Would you agree that the music on your last album is akin to a Boatman’s Call – No More Shall We Part era Nick Cave?
“Oh, I don’t know. Maybe there are parallels because those were some of Cave’s more quiet records. But comparisons are tedious. I wouldn’t dare to compare myself to him, to be honest. The new records I have recorded are a little angrier again, but that doesn’t make me Grinderman or something. I was heavily influenced by Nick Cave’s work about ten years ago when I was playing in this Indie-rock band. We had some songs that sounded a lot like some of his stuff, actually. But that’s how you grow, you know. Tom Waits once said, that you go through all these different phases of being this other person, until after a while you are left with what is truly yours. It takes time to find yourself, to see your strengths and stop copying other people. But copying is necessary and unavoidable when you start out. And it’s no big deal as long as you are honest with yourself. We all have our childhood heroes and there is nothing wrong with that.”
Do you enjoy sharing the stage with metal bands, like you will be doing at the Dark Bombastic Evening 3 festival?

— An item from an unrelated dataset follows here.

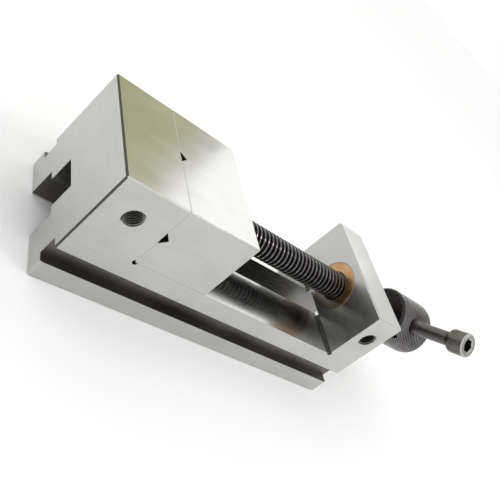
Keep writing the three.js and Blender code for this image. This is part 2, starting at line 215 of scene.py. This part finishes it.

“To be totally honest, I have to say that I don’t really care about that either. I have always felt that ROME plays music that is for some reason or other apart from everybody else’s. We play a lot with bands like O.R.E. and Spiritual Front, but we all know that what all these individual bands do is very different from each other. You can’t compare them. The only similarity we have is that we have a very similar audience. Our audience is made of music lovers and I see that there are many people who are into black metal or neighboring genres who like what I do, too. So if we now share the stage with metal bands, that’s fine by me. I still like metal …I was in a metal band myself when I was about 12 and I just recently saw SLAYER live again, so I am ok with that [laughs]. I just hope people won’t storm away when we play, cause we are far from being a loud band these days.”